Fast powder in a PCC produces ~5–10% less recoil momentum plus a major reduction in muzzle blast, sound pressure, and secondary impulse sharpness. The combination produces a subjective experience that feels like a 20–30% improvement. The momentum reduction is real but modest; the perceptual factors are where most of the "softness" lives.
In a pistol with a 4–5″ barrel, there isn't enough barrel length for gas to expand much regardless of powder choice — so the gas difference between powders is small. What matters most is how the bullet's weight and speed affect slide timing and muzzle flip. Heavy, slow bullets (147gr) produce a gentle "push" instead of a sharp "snap."

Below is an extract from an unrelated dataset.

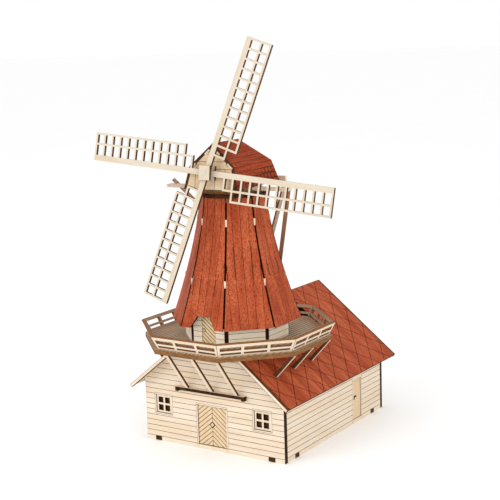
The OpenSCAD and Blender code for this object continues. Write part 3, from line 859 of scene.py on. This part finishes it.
class WINDMILL_OT_gallery(WindmillOperator):
    """Engrave the deck's planks and finish the rails"""
    bl_idname = "windmill.gallery"
    bl_label = "Gallery"

    plank_lift = 0.05 * MM
    sides = ("front", "front_right", "right", "rear_right", "rear", "rear_left", "left", "front_left")

    def make(self):
        z = sizes()
        planks = flat_skin("gallery_deck", UP)
        score(planks, RIGHT, z.plank, 0.0, z.plank_line)
        cover("gallery_deck", "gallery_planks", planks, self.plank_lift,
              bare_wood("plank_wood", REAR, UP, "deck", rim=None),
              bare_wood("deck_sheet_wood", REAR, UP, scored=UP, dark=0.12, rim="caramel", groove="edge"))
        for k, name in enumerate(self.sides):
            node = "rail_" + name
            level, along = on_side(k, FRONT), on_side(k, RIGHT)
            out = Matrix.Rotation(-self.lean(node, level), 3, along) @ level
            finish_node(node, bare_wood(node + "_wood", along, out, dark=0.08, spread=0.7,
                                        rim="caramel", back="deck"))

    def lean(self, node, out):
        """Angle by which a rail leans outwards, read from its largest face."""
        outer = [p for p in frame["nodes"][node].data.polygons if p.normal.dot(out) > 0.8]
        face = max(outer, key=lambda p: p.area)
        return math.asin(max(-1.0, min(1.0, face.normal.z)))


class WINDMILL_OT_tower(WindmillOperator):
    """Board the tower's base and engrave its red panels"""
    bl_idname = "windmill.tower"
    bl_label = "Tower"

    panel_lift = 0.12 * MM
    tab_width = 1.1 * MM
    tab_depth = 0.9 * MM
    tab_over = 1.4 * MM         # how much taller a tab's end is than its frame

    def make(self):
        self.base()
        self.panels()
        for node in ("tower_frame_lower", "tower_frame_upper"):
            self.tabs(node)

    def base(self):
        """Level boards round the octagonal base."""
        z = sizes()
        boards = skin_of("tower_base_walls", outward_level)
        score(boards, UP, z.tower_board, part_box("gallery_deck")[1][2] + z.tower_board_start)
        # painted light: the base boards take a colour paler than birch, offsetting the flared panels' shade
        # on them
        cover("tower_base_walls", "tower_base_boards", boards, z.groove_depth,
              bare_wood("base_board_wood", RIGHT, FRONT, "base", rim=None),
              mottled_wood("base_sheet_wood", (0.3, 0.3, 2), "score", "edge", grain=RIGHT))

    def panels(self):
        """Upright boards on each side of the red tower."""
        z = sizes()
        stain = stained_wood("panel_wood", UP)
        along = (0.2, 1, 1)
        sheet = mottled_wood("panel_sheet_wood", along, "stain_dark", "char", bump=along)
        for node in ("tower_panels", "tower_panel_front", "tower_panel_rear"):
            panels = skin_of(node, outward_level)
            for k in sorted({octant(f.calc_center_median()) for f in panels.faces}):
                score(panels, on_side(k, RIGHT), z.panel_board, 0.0, z.panel_line,
                      lambda centre, k=k: octant(centre) == k)
            cover(node, node + "_boards", panels, self.panel_lift, stain, sheet)

    def tabs(self, node):
        """Pale tab ends of an inner frame, which show in the open joints between the panels."""
        low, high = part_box(node)
        reach = high[0] / math.cos(EIGHTH / 2)
        half = Vector((self.tab_width, self.tab_depth, high[2] - low[2] + self.tab_over)) / 2
        tabs = bmesh.new()
        for k in range(8):
            turn = Matrix.Rotation((k + 0.5) * EIGHTH, 3, "Z")
            middle = turn @ Vector((0, -reach, (low[2] + high[2]) / 2))
            stick(tabs, middle - half, middle + half, turn)
        add_piece(node + "_tabs", tabs, bare_wood(node + "_tab_wood", UP, FRONT, rim=None), node)


class WINDMILL_OT_cap(WindmillOperator):
    """Tile the cap's roof and board its gable and rear wall"""
    bl_idname = "windmill.cap"
    bl_label = "Cap"

    split_rise = 1.9 * MM       # level joint of the gable over the hub
    upright_start = 2.9 * MM
    tab_slope = math.radians(42.2)
    tab_places = ((13.2, 184.2), (3.6, 192.8))      # millimetres from the middle, and height
    tab_half = Vector((2.3, 0.34, 0.6)) * MM
    rim_half = Vector((2.7, 0.24, 1.0)) * MM

    def make(self):
        for node in ("cap_roof_left", "cap_roof_right", "cap_side_left", "cap_side_right", "cap_rear_slope"):
            self.tiles(node)
        self.gable()
        self.rear_wall()

    def tiles(self, node):
        """Rows of tiles, every other row shifted by half a tile."""
        z = sizes()
        out = self.outside(node)
        level = UP.cross(out).normalized()
        down = level.cross(out).normalized()
        skin = flat_skin(node, out)
        top = min(v.co.dot(down) for v in skin.verts)
        rows = math.ceil((max(v.co.dot(down) for v in skin.verts) - top) / z.tile_row)
        score(skin, down, z.tile_row, top)
        for row in range(rows):
            start = top + row * z.tile_row
            score(skin, level, z.tile, (row % 2) * z.tile / 2, z.tile_line,
                  lambda centre, start=start: start < centre.dot(down) < start + z.tile_row)
        # painted shade: the cap's tiles and sheet use the red stain darkened for the shade on the cap
        cover(node, node + "_tiles", skin, z.groove_depth / 2,
              stained_wood(node + "_tile_wood", level, out, base="cap_stain"),
              stained_wood(node + "_sheet", level, out, scored=out, base="cap_stain"))

    def gable(self):
        """Level boards over the hub and upright ones under it."""
        z = sizes()
        out = self.outside("cap_front_gable")
        boards = flat_skin("cap_front_gable", out)
        split = joint("rotor_spin")["pos_m"][2] + self.split_rise
        score(boards, UP, SINGLE, split)
        score(boards, UP, z.gable_board, split, None, lambda centre: centre.z > split)
        score(boards, CAP_RIGHT, z.gable_upright, self.upright_start, None, lambda centre: centre.z < split)
        cover("cap_front_gable", "cap_front_gable_boards", boards, z.groove_depth,
              bare_wood("gable_board_wood", CAP_RIGHT, out, "door", dark=0.2),
              bare_wood("gable_sheet", CAP_RIGHT, out, scored=out, dark=0.6))
        self.tabs(out)

    def rear_wall(self):
        """Level boards on the cap's rear."""
        z = sizes()
        out = self.outside("cap_rear_wall")
        boards = flat_skin("cap_rear_wall", out)
        score(boards, UP, z.tower_board, joint("rotor_spin")["pos_m"][2])
        cover("cap_rear_wall", "cap_rear_wall_boards", boards, z.groove_depth,
              bare_wood("rear_board_wood", CAP_RIGHT, out, dark=0.2),
              bare_wood("rear_sheet", CAP_RIGHT, out, scored=out, dark=0.6))

    def outside(self, node):
        """Direction of a cap sheet's outer face: its largest face that looks away from the cap's middle."""
        low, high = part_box("cap_turntable")
        middle = (Vector(low) + Vector(high)) / 2
        mesh = frame["nodes"][node].data
        away = [p for p in mesh.polygons if p.normal.dot(p.center - middle) > 0]
        return max(away, key=lambda p: p.area).normal.copy()

    def tabs(self, out):
        """Ends of the roof sheets' tabs, which show on the gable as pale blocks with burnt rims."""
        plane = max(v.co.dot(out) for v in frame["nodes"]["cap_front_gable"].data.vertices)
        upright = Matrix((CAP_RIGHT, -out, UP)).transposed()
        tabs, rims = bmesh.new(), bmesh.new()
        for side in (-1, 1):
            turn = upright @ Matrix.Rotation(side * self.tab_slope, 3, "Y")
            for x, height in self.tab_places:
                place = CAP_RIGHT * (side * x * MM) + UP * (height * MM)
                place += CAP_FRONT * ((plane - place.dot(out)) / CAP_FRONT.dot(out))
                for bm, half in ((rims, self.rim_half), (tabs, self.tab_half)):
                    stick(bm, place - half, place + half, turn)
        burnt_rim = burnt_wood("tab_rims", 0.2, 0.7, CAP_RIGHT, UP)
        ends = mottled_wood("tab_ends", (0.3, 0.3, 1.6), "birch", "caramel", 0.7, CAP_RIGHT, UP, 0.3)
        add_piece("cap_gable_tab_rims", rims, burnt_rim, "cap_front_gable")
        add_piece("cap_gable_tabs", tabs, ends, "cap_front_gable")


class WINDMILL_OT_stage(WindmillOperator):
    """Add the floor, the studio light and the camera"""
    bl_idname = "windmill.stage"
    bl_label = "Stage"

    place = Vector((423.8, -625.2, 258.6)) * MM
    azimuth = math.radians(33.37)
    pitch = math.radians(9.92)
    roll = math.radians(-1.80)
    lens = 84.74
    sensor = 36.0
    nearest = 0.01
    lamps = {"key_light": ((-0.55, -1.10, 0.70), 5.6), "fill_light": ((1.10, -0.70, 0.32), 5.2)}
    lamp_size = 0.9
    lamp_aim = Vector((0, 0, 0.1))
    floor_half = 30

    def make(self):
        scene = bpy.context.scene
        scene.view_settings.view_transform = "Standard"
        scene.view_settings.look = "None"
        self.floor()
        for name, (place, power) in self.lamps.items():
            self.light(name, place, power)
        world = bpy.data.worlds.new("studio")
        world.use_nodes = True
        sky = world.node_tree.nodes["Background"].inputs
        sky["Color"].default_value = (1, 1, 1, 1)
        sky["Strength"].default_value = 1.0
        scene.world = world
        self.camera()

    def floor(self):
        """A wide level sheet under the model."""
        bm = bmesh.new()
        bmesh.ops.create_grid(bm, x_segments=1, y_segments=1, size=self.floor_half)
        show_mesh("studio_floor", bm, floor_paint("floor_paint"))

    def light(self, name, place, power):
        """A soft square lamp aimed at the barn."""
        lamp = bpy.data.lights.new(name, "AREA")
        lamp.size = self.lamp_size
        lamp.energy = power
        shown = show(name, lamp)
        shown.location = place
        aim = self.lamp_aim - Vector(place)
        shown.rotation_euler = aim.to_track_quat("-Z", "Y").to_euler()

    def camera(self):
        """Looks from the right front, a little from above."""
        lens = bpy.data.cameras.new("camera")
        lens.sensor_width = self.sensor
        lens.lens = self.lens
        lens.clip_start = self.nearest
        camera = show("camera", lens)
        look = Vector((-math.sin(self.azimuth) * math.cos(self.pitch),
                       math.cos(self.azimuth) * math.cos(self.pitch), -math.sin(self.pitch)))
        right = Vector((math.cos(self.azimuth), math.sin(self.azimuth), 0))
        up = right.cross(look)
        tilt_right = right * math.cos(self.roll) + up * math.sin(self.roll)
        tilt_up = up * math.cos(self.roll) - right * math.sin(self.roll)
        camera.matrix_world = Matrix.Translation(self.place) @ Matrix(
            (tilt_right, tilt_up, -look)).transposed().to_4x4()
        bpy.context.scene.camera = camera


OPERATORS = (WINDMILL_OT_stage, WINDMILL_OT_bare_sheets, WINDMILL_OT_beams, WINDMILL_OT_sails,
             WINDMILL_OT_walls, WINDMILL_OT_trim, WINDMILL_OT_doors, WINDMILL_OT_barn_roof,
             WINDMILL_OT_barge_boards, WINDMILL_OT_gallery, WINDMILL_OT_tower, WINDMILL_OT_cap)


class WINDMILL_PT_panel(bpy.types.Panel):
    """Lists the windmill's pieces, sizes and colours"""
    bl_idname = "WINDMILL_PT_panel"
    bl_label = "Windmill"
    bl_space_type = "VIEW_3D"
    bl_region_type = "UI"
    bl_category = "Windmill"

    def draw(self, context):
        for group in (context.scene.windmill_sizes, context.scene.windmill_colours):
            for name in group.bl_rna.properties.keys():
                if name not in ("rna_type", "name"):
                    self.layout.prop(group, name)
        for operator in OPERATORS:
            self.layout.operator(operator.bl_idname)


CLASSES = (WindmillSizes, WindmillColours, *OPERATORS, WINDMILL_PT_panel)


def register():
    for cls in CLASSES:
        bpy.utils.register_class(cls)
    bpy.types.Scene.windmill_sizes = bpy.props.PointerProperty(type=WindmillSizes)
    bpy.types.Scene.windmill_colours = bpy.props.PointerProperty(type=WindmillColours)


def unregister():
    del bpy.types.Scene.windmill_colours
    del bpy.types.Scene.windmill_sizes
    for cls in reversed(CLASSES):
        bpy.utils.unregister_class(cls)


def main():
    """Makes everything in order."""
    register()
    for operator in OPERATORS:
        group, name = operator.bl_idname.split(".")
        getattr(getattr(bpy.ops, group), name)()


if __name__ == "__main__":
    main()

In a PCC with a 13–16″ barrel, there's plenty of room for gas to expand — but only if the powder finishes burning early enough to use it. Fast powders give the gas 8–10″ of runway to cool down. Slow powders use up almost all of that barrel for combustion, leaving the gas hot and energetic at the muzzle. The result: more blast, more noise, and a sharper kick — even at the same Power Factor.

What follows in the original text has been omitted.